Ferdi Verdan for the Rise Up Australia Party, spoke of his desire to keep Australia Australian, and to discourage ethnic enclaves. He sees a need to protect Australian farming and manufacturing. He also sees a need to ‘stop the boats’.
Bruce Stevens of Katter’s Australian Party declared that Keating’s Free Trade agreement was the commencement of the degradation of Australia. His initial address focussed on how power bills have tripled, with energy from a power grid owned by China and Singapore. The Katter Party talks of building a National Energy Grid. He also spoke of the need to protect Australia’s food supply and prevent foreign ownership of Australia’s agricultural land, so that Australia’s food might be grown to feed Australians.
Other candidates – Victoria Nash of the Australian Sex Party, and Trevor Dance of Palmer United – also introduced themselves and had input throughout the evening. Ms Nash places emphasis on equal rights and improving protection under the sexual discrimination laws, and one of Mr Dance’s solutions to the asylum seeker/boat arrivals question, was that his party would ensure that all asylum seekers purchased an air ticket to Australia, and that those found not to be genuine refugees would be despached straight back from whence they came.
There were many and varied questions from the floor, but space requires that we focus on just a few.
One question sought to address a matter around the proposed Cherry Tree Wind Farm, but after an objection by the Labor candidate, and strict moderation/editing by the MC, the question was diluted into “whether the candidate supports renewable energy?”. All candidates present said yes.
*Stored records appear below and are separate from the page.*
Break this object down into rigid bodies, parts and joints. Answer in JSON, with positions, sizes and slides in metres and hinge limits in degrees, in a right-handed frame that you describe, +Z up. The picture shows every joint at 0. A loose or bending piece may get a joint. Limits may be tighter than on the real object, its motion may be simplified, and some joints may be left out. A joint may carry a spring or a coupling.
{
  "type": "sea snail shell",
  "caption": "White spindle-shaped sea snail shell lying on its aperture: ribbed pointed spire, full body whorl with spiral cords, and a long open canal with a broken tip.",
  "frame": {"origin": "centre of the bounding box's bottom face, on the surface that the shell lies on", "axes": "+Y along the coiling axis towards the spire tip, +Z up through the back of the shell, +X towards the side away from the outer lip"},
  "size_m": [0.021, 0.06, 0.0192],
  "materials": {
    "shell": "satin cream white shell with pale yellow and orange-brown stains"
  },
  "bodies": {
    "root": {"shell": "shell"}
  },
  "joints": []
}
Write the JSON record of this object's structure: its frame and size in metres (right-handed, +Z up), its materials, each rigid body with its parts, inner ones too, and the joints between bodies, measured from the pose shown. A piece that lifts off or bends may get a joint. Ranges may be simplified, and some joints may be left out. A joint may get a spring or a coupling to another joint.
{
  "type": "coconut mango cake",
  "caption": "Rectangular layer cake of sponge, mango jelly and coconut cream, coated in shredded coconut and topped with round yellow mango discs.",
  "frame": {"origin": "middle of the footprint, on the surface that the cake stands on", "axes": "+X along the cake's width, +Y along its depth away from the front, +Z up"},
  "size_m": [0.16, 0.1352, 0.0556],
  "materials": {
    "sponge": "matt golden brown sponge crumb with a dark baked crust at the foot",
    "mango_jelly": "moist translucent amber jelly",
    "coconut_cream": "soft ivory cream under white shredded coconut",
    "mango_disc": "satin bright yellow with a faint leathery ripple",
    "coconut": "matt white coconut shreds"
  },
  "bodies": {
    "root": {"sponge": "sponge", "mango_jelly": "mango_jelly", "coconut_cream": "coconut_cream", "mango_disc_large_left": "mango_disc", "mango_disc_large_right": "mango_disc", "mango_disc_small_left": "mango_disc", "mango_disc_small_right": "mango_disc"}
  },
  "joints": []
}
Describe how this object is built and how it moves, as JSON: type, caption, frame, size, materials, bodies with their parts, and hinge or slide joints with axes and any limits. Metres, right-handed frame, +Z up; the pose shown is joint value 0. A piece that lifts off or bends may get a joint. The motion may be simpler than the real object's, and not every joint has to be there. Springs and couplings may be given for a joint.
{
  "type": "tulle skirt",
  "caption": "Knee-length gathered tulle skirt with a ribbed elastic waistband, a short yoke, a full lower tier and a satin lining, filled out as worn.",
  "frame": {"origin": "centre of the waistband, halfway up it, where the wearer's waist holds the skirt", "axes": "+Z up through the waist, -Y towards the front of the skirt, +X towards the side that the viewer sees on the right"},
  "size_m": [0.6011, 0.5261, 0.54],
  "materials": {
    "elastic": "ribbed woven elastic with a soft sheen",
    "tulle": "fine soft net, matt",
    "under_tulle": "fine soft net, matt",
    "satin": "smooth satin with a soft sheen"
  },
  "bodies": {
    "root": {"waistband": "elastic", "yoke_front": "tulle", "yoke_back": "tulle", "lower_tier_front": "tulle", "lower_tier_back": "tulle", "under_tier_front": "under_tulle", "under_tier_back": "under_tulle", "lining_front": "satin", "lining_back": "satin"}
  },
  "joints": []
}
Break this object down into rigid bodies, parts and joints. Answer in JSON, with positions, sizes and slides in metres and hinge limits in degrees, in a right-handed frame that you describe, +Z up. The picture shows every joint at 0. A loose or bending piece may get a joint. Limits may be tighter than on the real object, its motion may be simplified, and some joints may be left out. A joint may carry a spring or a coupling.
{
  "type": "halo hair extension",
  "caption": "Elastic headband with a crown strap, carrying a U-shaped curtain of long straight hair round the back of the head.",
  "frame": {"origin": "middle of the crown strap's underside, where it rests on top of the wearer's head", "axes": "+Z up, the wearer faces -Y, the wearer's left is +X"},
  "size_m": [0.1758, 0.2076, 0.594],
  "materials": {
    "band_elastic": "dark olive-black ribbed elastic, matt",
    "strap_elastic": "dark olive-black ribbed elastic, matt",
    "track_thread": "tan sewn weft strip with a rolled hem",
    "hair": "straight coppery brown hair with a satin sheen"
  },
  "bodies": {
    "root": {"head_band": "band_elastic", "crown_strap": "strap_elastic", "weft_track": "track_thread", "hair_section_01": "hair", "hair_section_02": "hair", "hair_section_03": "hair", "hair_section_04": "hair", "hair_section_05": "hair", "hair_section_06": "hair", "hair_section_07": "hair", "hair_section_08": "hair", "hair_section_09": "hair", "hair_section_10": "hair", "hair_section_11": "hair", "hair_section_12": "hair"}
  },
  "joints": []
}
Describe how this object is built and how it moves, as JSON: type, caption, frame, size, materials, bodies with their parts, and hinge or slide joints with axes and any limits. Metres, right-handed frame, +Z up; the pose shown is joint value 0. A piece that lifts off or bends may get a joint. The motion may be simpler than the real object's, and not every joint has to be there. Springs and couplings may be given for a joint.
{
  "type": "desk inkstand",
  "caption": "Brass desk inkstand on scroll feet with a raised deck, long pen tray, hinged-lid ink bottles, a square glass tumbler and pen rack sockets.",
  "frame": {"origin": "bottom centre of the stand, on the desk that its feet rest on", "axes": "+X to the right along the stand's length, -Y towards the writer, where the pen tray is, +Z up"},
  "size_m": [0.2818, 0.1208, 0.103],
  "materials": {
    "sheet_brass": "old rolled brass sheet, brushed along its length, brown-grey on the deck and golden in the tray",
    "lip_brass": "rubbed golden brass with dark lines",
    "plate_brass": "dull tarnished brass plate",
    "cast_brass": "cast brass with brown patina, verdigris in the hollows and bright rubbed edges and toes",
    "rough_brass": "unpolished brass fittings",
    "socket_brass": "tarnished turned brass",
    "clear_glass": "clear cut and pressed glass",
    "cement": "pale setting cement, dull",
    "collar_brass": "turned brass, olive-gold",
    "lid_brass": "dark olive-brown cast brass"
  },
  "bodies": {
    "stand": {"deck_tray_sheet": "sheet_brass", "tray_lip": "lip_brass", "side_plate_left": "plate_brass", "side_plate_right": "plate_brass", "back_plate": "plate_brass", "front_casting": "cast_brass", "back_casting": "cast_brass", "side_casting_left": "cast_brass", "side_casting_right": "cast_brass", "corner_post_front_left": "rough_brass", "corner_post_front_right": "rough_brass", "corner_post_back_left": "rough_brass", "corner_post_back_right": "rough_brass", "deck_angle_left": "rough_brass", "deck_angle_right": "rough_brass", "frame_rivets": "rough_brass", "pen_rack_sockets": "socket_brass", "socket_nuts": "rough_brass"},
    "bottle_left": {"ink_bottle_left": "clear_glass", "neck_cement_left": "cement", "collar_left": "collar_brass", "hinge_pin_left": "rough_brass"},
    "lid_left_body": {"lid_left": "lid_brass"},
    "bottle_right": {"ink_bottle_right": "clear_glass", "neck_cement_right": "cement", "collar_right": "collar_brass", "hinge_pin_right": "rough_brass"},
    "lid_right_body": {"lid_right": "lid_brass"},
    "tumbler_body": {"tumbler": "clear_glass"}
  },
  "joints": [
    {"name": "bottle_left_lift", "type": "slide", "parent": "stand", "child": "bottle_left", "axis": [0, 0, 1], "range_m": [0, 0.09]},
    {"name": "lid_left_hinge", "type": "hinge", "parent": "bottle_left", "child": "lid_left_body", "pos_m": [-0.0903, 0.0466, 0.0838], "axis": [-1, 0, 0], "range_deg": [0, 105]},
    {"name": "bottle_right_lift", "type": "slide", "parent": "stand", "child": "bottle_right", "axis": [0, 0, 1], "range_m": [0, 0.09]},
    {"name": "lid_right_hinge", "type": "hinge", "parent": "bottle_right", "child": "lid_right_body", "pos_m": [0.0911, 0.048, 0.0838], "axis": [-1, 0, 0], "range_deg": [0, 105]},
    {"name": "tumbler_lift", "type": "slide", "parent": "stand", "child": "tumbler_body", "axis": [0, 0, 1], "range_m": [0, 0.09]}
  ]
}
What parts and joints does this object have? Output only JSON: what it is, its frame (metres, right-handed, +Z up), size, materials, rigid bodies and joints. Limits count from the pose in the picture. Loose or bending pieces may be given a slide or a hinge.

Mr Dance of Palmer United was seen to be saying that he ‘fully supports renewables’ and the Green’s candidate likewise, with a nod to wind power specifically, though it was noticed that he did endorse that statement with “in appropriate places” but gave no definition of the same.
A question relating to coal seam gas exploration had most candidates declaring they are plainly against it. The Katter candidate added that they would have an immediate moratorium on CSG exploration; the Palmer party candidate said that further research was necessary into the environmental impact and community views.
We perhaps should remember that, without Donna Petrovich in attendance, nothing was heard about the Liberal’s intentions in any of these areas. So a thoughtful question that considered the Liberal’s Plan to abolish the Carbon Tax, carbon trading, along with the various government bodies that support the reaching of the 20% Renewable Energy Target. While the question focussed on the Clean Energy Finance Corporation, and whether the responsibility should be for government or the private sector, there were some very brief responses by some candidates. The Katter candidate reaffirmed that they would be buying back the National Grid, though didn’t elaborate on just what they would then do with it. Rob Mitchell for Labor seemed keen to say that South Australia was now producing more from wind power on a windy day than the power stations there. Neil Barker for the Greens told the gathering how Europe was way ahead, and Australia will ‘wake up to find itself behind the eightball’, and he confirmed that the Greens would increase the Renewable Energy Target to 90% by 2030, and that they’d increase funding to $30 billion (over 10 years) to the CEFC.
While an interesting exercise, the candidate’s performance at the forum is unlikely to have provided much more than we can glean from the already published policies and plans of the key players. President of BEAM, Richard Telford, has submitted a letter to the local media in response to the forum, and that can be found here.
After the election was first called and the candidates became known, BEAM also took the time to send a questionnaire to each, asking for their views about issues that would be of interest to the BEAM membership.
The reluctance of some parties to provide meaningful information to the electorate means voters have to make some very difficult decisions before polling day this Saturday . There’s interesting times ahead!